Speaker: Yiyang Guo (University of Cambridge/Harvard University)
Title: Event counting, eventuality, and aspect
Time: Thursday, April 25th, 12:30pm – 2pm
Location: 32-D461

Abstract: Counting in the domain of events can exhibit a two-level nesting structure, i.e., the event level and the occasion level (Cusic 1981), as illustrated by the use of stacked time-adverbials in English (Andrews 1983; Ernst 1994; Cinque 1999) and two types of verbal classifiers in Mandarin Chinese (Deng 2013; Donazzan 2013; Zhang 2017). In Mandarin Chinese, event counting interacts with eventuality types and aspect. In this talk, I will provide two main observations:

(i) Countability of events hinges on eventuality types. Specifically, statives cannot be counted, activities allow counting at both the occasion level and the event level, while achievements and accomplishments can only be counted at the occasion level.
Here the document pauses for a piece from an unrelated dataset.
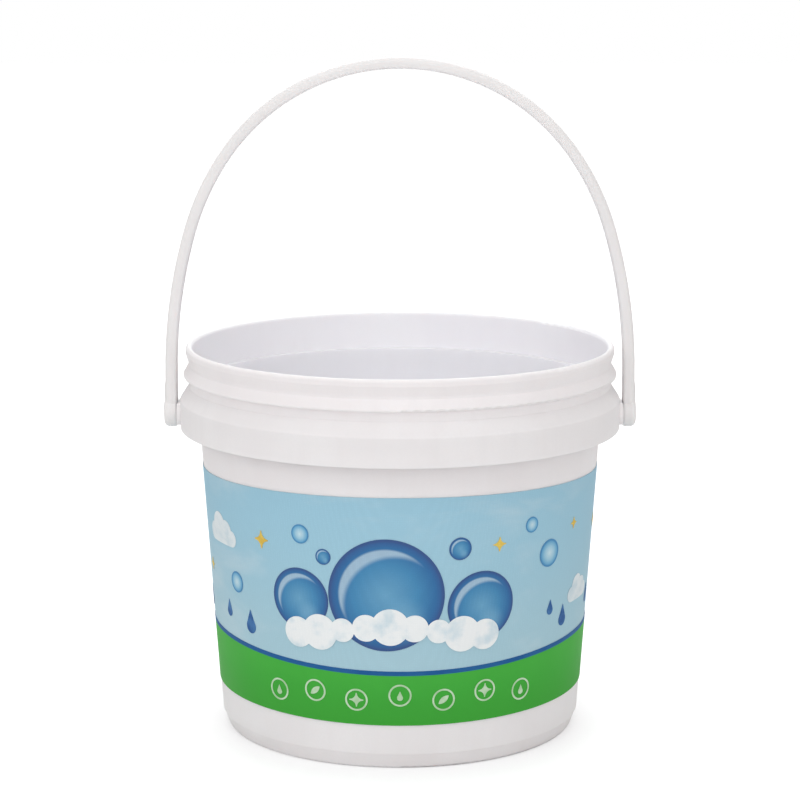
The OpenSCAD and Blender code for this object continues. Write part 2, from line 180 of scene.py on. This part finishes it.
def plastic(name, light, shade, flow, rough, grain_depth, inside=None):
    """Satin white plastic: soft mottling, flow streaks and fine grain, with light in its depth.
    Given inside colours, surfaces inside the wall take them: painted light, lighter and bluer than
    outside.
    """
    t = Tree(name)
    mottle = t.noise(30.0, 3.0, 0.5)
    streaks = t.noise(1.0, 3.0, 0.6, vector=flow(t))
    grain = t.noise(1300.0, 2.0, 0.6)
    # painted light: inside the wall the plastic is lighter and bluer, standing in for light
    # through the wall and between the inside walls
    if inside:
        light, shade = (t.mix(painted_inside_light_mask(t), a, b) for a, b in zip((light, shade), inside))
    body = t.mix(t.step(mottle, 0.3, 0.7, 0.0, 0.5), light, shade)
    body = t.mix(t.step(streaks, 0.42, 0.75, 0.0, 0.3), body, shade)
    body = t.mix(t.step(grain, 0.35, 0.65, 0.0, 0.15), body, shade)
    t.put(t.bsdf.inputs["Base Color"], body)
    patches = t.step(mottle, 0.3, 0.7, rough - 0.03, rough + 0.03)
    specks = t.step(grain, 0.3, 0.7, -0.02, 0.02)
    t.put(t.bsdf.inputs["Roughness"], t.math("ADD", patches, specks))
    t.bsdf.inputs["IOR"].default_value = 1.49
    t.bsdf.inputs["Specular IOR Level"].default_value = 0.3
    t.bsdf.inputs["Subsurface Weight"].default_value = 0.6
    t.bsdf.inputs["Subsurface Radius"].default_value = (1.0, 0.94, 0.92)
    t.bsdf.inputs["Subsurface Scale"].default_value = 0.002
    fine = t.bump(grain, grain_depth, 0.3)
    t.put(t.bsdf.inputs["Normal"], t.bump(streaks, 0.00008, 0.25, fine))
    return t


pail = plastic(
    "pail_plastic",
    light=rgb(241, 238, 239),
    shade=rgb(234, 230, 231),
    flow=down_the_wall,
    rough=0.44,
    grain_depth=0.01 * MM,
    # painted light: the inside of the wall is painted lighter and bluer
    inside=(rgb(247, 246, 251), rgb(243, 242, 247)),
)
pail.dress("pail_body")
bail = plastic(
    "bail_plastic",
    light=rgb(238, 236, 236),
    shade=rgb(231, 229, 229),
    flow=along_the_arch,
    rough=0.52,
    grain_depth=0.004 * MM,
)
bail.dress("bail_handle")


# Printed film

DOTS = 1700.0  # scale of the print's screen dots


def film(name, rough=0.5):
    """Satin film: returns the tree and a function that prints a colour on it."""
    t = Tree(name)
    dots = t.cells(DOTS, jitter=0.25)
    ripple = t.noise(26.0, 2.0, 0.5)

    def ink(colour, dark=0.06):
        spread = t.mix(t.step(dots, 0.15, 0.5, 0.0, dark), colour, rgb(40, 60, 80))
        t.put(t.bsdf.inputs["Base Color"], spread)
        t.put(t.bsdf.inputs["Roughness"], t.step(ripple, 0.3, 0.7, rough - 0.04, rough + 0.05))
        fine = t.bump(dots, 0.000008, 0.35)
        t.put(t.bsdf.inputs["Normal"], t.bump(ripple, 0.0003, 0.25, fine))

    t.bsdf.inputs["IOR"].default_value = 1.47
    t.bsdf.inputs["Specular IOR Level"].default_value = 0.12
    return t, ink


# Heights of the sky and of the green band on the label, lower edge and upper edge
SKY_Z = (30.0 * MM, 94.0 * MM)
BAND_Z = (15.6 * MM, 36.0 * MM)

# Sky field: paler towards the horizon, with soft haze
t, ink = film("film_sky")
sky = t.ramp(
    t.step(t.xyz()[2], *SKY_Z),
    [(0.0, rgb(176, 211, 224)), (0.45, rgb(168, 208, 225)), (1.0, rgb(163, 207, 227))],
)
haze = t.noise(1.0, 4.0, 0.55, vector=t.vmath("MULTIPLY", t.pos, (26.0, 26.0, 60.0)), warp=0.4)
ink(t.mix(t.step(haze, 0.48, 0.78, 0.0, 0.45), sky, rgb(208, 226, 234)), 0.05)
t.dress("label_film")

# Green band: a little deeper towards its lower edge
t, ink = film("film_green")
green = t.ramp(
    t.step(t.xyz()[2], *BAND_Z),
    [(0.0, rgb(66, 168, 58)), (0.6, rgb(70, 176, 64)), (1.0, rgb(75, 181, 68))],
)
ink(t.mix(t.step(t.noise(60.0, 3.0, 0.6), 0.35, 0.7, 0.0, 0.25), green, rgb(64, 167, 58)), 0.03)
t.dress("print_green_band")

# Blue line
t, ink = film("film_line")
ink(t.mix(t.step(t.noise(90.0, 3.0, 0.6), 0.3, 0.7), rgb(34, 92, 154), rgb(44, 102, 160)))
t.dress("print_blue_line")

# Large bubbles: light in the middle, deep towards the edge, dark outline, bright crescent.
# Measures in mm, as in the part's source.
BUBBLE_Z = 60.3
BUBBLE_R = 19.0
UPPER_ROW = 14.0
LOWER_ROW = 16.0
WALL_R = 66.0
OUTLINE = rgb(66, 94, 146)
t, ink = film("film_bubble", 0.42)


def bubble(t, azimuth, z, r):
    """Distance over radius, and colour, of one bubble. Its crescent and glow are off centre."""

    def aside(share):
        return azimuth + math.degrees(share * r / WALL_R)

    d = t.disc(azimuth, z, r)
    body = t.ramp(
        d,
        [
            (0.0, rgb(112, 170, 206)),
            (0.55, rgb(78, 144, 190)),
            (0.85, rgb(60, 116, 170)),
            (0.935, rgb(62, 104, 160)),
            (0.965, OUTLINE),
            (1.0, OUTLINE),
        ],
    )
    shine_in = t.disc(azimuth, z, r * 0.84)
    shine_out = t.disc(aside(0.16), z - 0.2 * r, r * 0.86)
    crescent = t.math("MULTIPLY", t.step(shine_in, 1.0, 0.94), t.step(shine_out, 0.97, 1.1))
    body = t.mix(t.math("MULTIPLY", crescent, 0.6), body, rgb(206, 230, 242))
    glow = t.disc(aside(0.3), z - 0.45 * r, r * 0.5)
    return d, t.mix(t.step(glow, 1.0, 0.1, 0.0, 0.4), body, rgb(150, 200, 226))


# Azimuth in degrees, height as a share of a row, radius as a share of the largest bubble's
colour = OUTLINE
for azimuth, share, size in (
    (17, 0.95, 0.2),
    (-22, 0.75, 0.14),
    (24, -0.3, 0.62),
    (-30, -0.2, 0.55),
    (-4, 0, 1),
):
    d, one = bubble(t, azimuth, BUBBLE_Z + share * LOWER_ROW, size * BUBBLE_R)
    colour = t.mix(t.math("LESS_THAN", d, 1.0), colour, one)
ink(colour, 0.08)
t.dress("print_blue_bubbles")

# Small light bubbles
t, ink = film("film_light_bubble", 0.42)
d = None
for azimuth, share, size in (
    (48, 0.65, 0.25),
    (40, 1.45, 0.14),
    (-56, -0.2, 0.19),
    (-29, 1.35, 0.17),
    (96, 0.1, 0.22),
    (153, -0.7, 0.27),
    (-96, 0.9, 0.18),
    (-152, 0.4, 0.24),
):
    one = t.disc(azimuth, BUBBLE_Z + share * UPPER_ROW, size * BUBBLE_R)
    d = one if d is None else t.math("MINIMUM", d, one)
ink(
    t.ramp(
        d,
        [
            (0.0, rgb(206, 232, 242)),
            (0.5, rgb(160, 206, 228)),
            (0.8, rgb(112, 176, 214)),
            (0.9, rgb(84, 146, 194)),
            (1.0, rgb(84, 146, 194)),
        ],
    )
)
t.dress("print_light_bubbles")

# Foam: white with pale blue hollows
t, ink = film("film_foam")
puffs = t.noise(150.0, 3.0, 0.5)
ink(t.mix(t.step(puffs, 0.45, 0.75, 0.0, 0.7), rgb(246, 249, 250), rgb(196, 220, 232)), 0.03)
t.dress("print_foam")

# Clouds: white, with hazy patches
t, ink = film("film_cloud")
wisps = t.noise(110.0, 4.0, 0.55, warp=0.3)
ink(t.mix(t.step(wisps, 0.4, 0.72, 0.0, 0.8), rgb(232, 240, 243), rgb(196, 217, 227)), 0.03)
t.dress("print_clouds")

# Sparkles, drops and rings
t, ink = film("film_sparkle")
ink(t.mix(t.step(t.noise(300.0, 2.0), 0.35, 0.65), rgb(238, 208, 104), rgb(226, 190, 84)))
t.dress("print_sparkles")

t, ink = film("film_drop")
ink(t.mix(t.step(t.noise(260.0, 2.0), 0.35, 0.65), rgb(52, 96, 156), rgb(74, 124, 180)))
t.dress("print_drops")

t, ink = film("film_ring")
ink(t.mix(t.step(t.noise(260.0, 2.0), 0.35, 0.65), rgb(206, 232, 200), rgb(180, 216, 172)), 0.04)
t.dress("print_rings")


# Stage: a pale floor that keeps the shadow, with a painted shadow near the foot

FLOOR_HALF = 4.0  # half its side, in metres
FLOOR_LIFT = (0.52, 0.75)  # light added for the camera, near the foot and away from it; less near the foot, a painted shadow
PAINTED_SHADOW_R = (58.0 * MM, 95.0 * MM)  # distances from the middle over which the lift rises and the painted shadow fades out


def stage_floor():
    mesh = bpy.data.meshes.new("stage_floor")
    s = FLOOR_HALF
    mesh.from_pydata([(-s, -s, 0), (s, -s, 0), (s, s, 0), (-s, s, 0)], [], [(0, 1, 2, 3)])
    floor = bpy.data.objects.new("stage_floor", mesh)
    bpy.context.scene.collection.objects.link(floor)
    mat = bpy.data.materials.new("stage_floor")
    mat.use_nodes = True
    nt = mat.node_tree
    nt.nodes.clear()
    out = nt.nodes.new("ShaderNodeOutputMaterial")
    soft = nt.nodes.new("ShaderNodeBsdfDiffuse")
    soft.inputs["Color"].default_value = (0.8, 0.8, 0.8, 1)
    shade = nt.nodes.new("ShaderNodeBsdfDiffuse")
    shade.inputs["Color"].default_value = (0.5, 0.5, 0.505, 1)
    coords = nt.nodes.new("ShaderNodeTexCoord")
    away = nt.nodes.new("ShaderNodeVectorMath")
    away.operation = "LENGTH"
    nt.links.new(coords.outputs["Object"], away.inputs[0])
    # Painted shadow: the light added for the camera is lower near the foot and rises away from it
    rise = nt.nodes.new("ShaderNodeMapRange")
    rise.interpolation_type = "SMOOTHSTEP"
    rise.inputs["From Min"].default_value = PAINTED_SHADOW_R[0]
    rise.inputs["From Max"].default_value = PAINTED_SHADOW_R[1]
    rise.inputs["To Min"].default_value = FLOOR_LIFT[0]
    rise.inputs["To Max"].default_value = FLOOR_LIFT[1]
    nt.links.new(away.outputs["Value"], rise.inputs["Value"])
    lift = nt.nodes.new("ShaderNodeEmission")
    nt.links.new(rise.outputs["Result"], lift.inputs["Strength"])
    add = nt.nodes.new("ShaderNodeAddShader")
    nt.links.new(shade.outputs[0], add.inputs[0])
    nt.links.new(lift.outputs[0], add.inputs[1])
    path = nt.nodes.new("ShaderNodeLightPath")
    pick = nt.nodes.new("ShaderNodeMixShader")
    nt.links.new(path.outputs["Is Camera Ray"], pick.inputs["Fac"])
    nt.links.new(soft.outputs[0], pick.inputs[1])
    nt.links.new(add.outputs[0], pick.inputs[2])
    nt.links.new(pick.outputs[0], out.inputs["Surface"])
    mesh.materials.append(mat)


stage_floor()


# World: even light, white where the camera or a reflection sees it

world = bpy.data.worlds.new("studio")
bpy.context.scene.world = world
world.use_nodes = True
nt = world.node_tree
nt.nodes.clear()
out = nt.nodes.new("ShaderNodeOutputWorld")
pick = nt.nodes.new("ShaderNodeMixShader")
even = nt.nodes.new("ShaderNodeBackground")
even.inputs["Color"].default_value = (1.0, 0.975, 0.96, 1)
even.inputs["Strength"].default_value = 0.58
white = nt.nodes.new("ShaderNodeBackground")
white.inputs["Color"].default_value = (1.0, 1.0, 1.0, 1)
white.inputs["Strength"].default_value = 1.0
path = nt.nodes.new("ShaderNodeLightPath")
seen = path.outputs["Is Camera Ray"]
for ray in ("Is Transmission Ray", "Is Glossy Ray"):
    either = nt.nodes.new("ShaderNodeMath")
    either.operation = "MAXIMUM"
    nt.links.new(seen, either.inputs[0])
    nt.links.new(path.outputs[ray], either.inputs[1])
    seen = either.outputs[0]
nt.links.new(seen, pick.inputs["Fac"])
nt.links.new(even.outputs[0], pick.inputs[1])
nt.links.new(white.outputs[0], pick.inputs[2])
nt.links.new(pick.outputs[0], out.inputs["Surface"])


# Lamps, all aimed at the pail

AIM = Vector((0, 0, 0.1))
COOL = (0.97, 0.99, 1.0)


def lamp(name, place, size, power, colour=(1, 1, 1)):
    data = bpy.data.lights.new(name, "AREA")
    data.shape = "DISK"
    data.size = size
    data.energy = power
    data.color = colour
    o = bpy.data.objects.new(name, data)
    bpy.context.scene.collection.objects.link(o)
    o.location = place
    o.rotation_euler = (AIM - Vector(place)).to_track_quat("-Z", "Y").to_euler()


lamp("key", (-1.2, -1.1, 1.1), 1.1, 3.7, (0.96, 0.99, 1.0))
lamp("front", (0, -0.8, 1.5), 1.2, 5.4, COOL)
lamp("low", (0.25, -1.7, 0.5), 1.2, 4.2)
lamp("back", (0, 1.0, 1.3), 1.2, 11.0, COOL)


# Camera: the photograph's viewing angle, found by a fit to the ellipses of the rings

CAMERA_AT = (0.0, -0.9, 0.27885)
CAMERA_TILT = 79.534
LENS, SENSOR = 119.56, 36.0

scene = bpy.context.scene
cam = bpy.data.cameras.new("camera")
cam.sensor_width = SENSOR
cam.lens = LENS
cam_o = bpy.data.objects.new("camera", cam)
scene.collection.objects.link(cam_o)
cam_o.location = CAMERA_AT
cam_o.rotation_euler = (math.radians(CAMERA_TILT), 0.0, 0.0)
scene.camera = cam_o
scene.view_settings.view_transform = "Standard"

bpy.context.view_layer.update()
(ii) Counting expressions display difference in their compatibility with aspect. They are incompatible with the progressive marker -zhe, compatible with the perfective marker -le, but non-uniformly compatible with the experiential perfect marker -guo.

To account for the distribution of counting expressions, I will propose an atom-based analysis of event-counting (cf. Bach 1986; Krifka 1989; Landman 2006) under the framework of neo-Davidsonian event semantics (Parsons 1990; Carlson 1984; a.o.).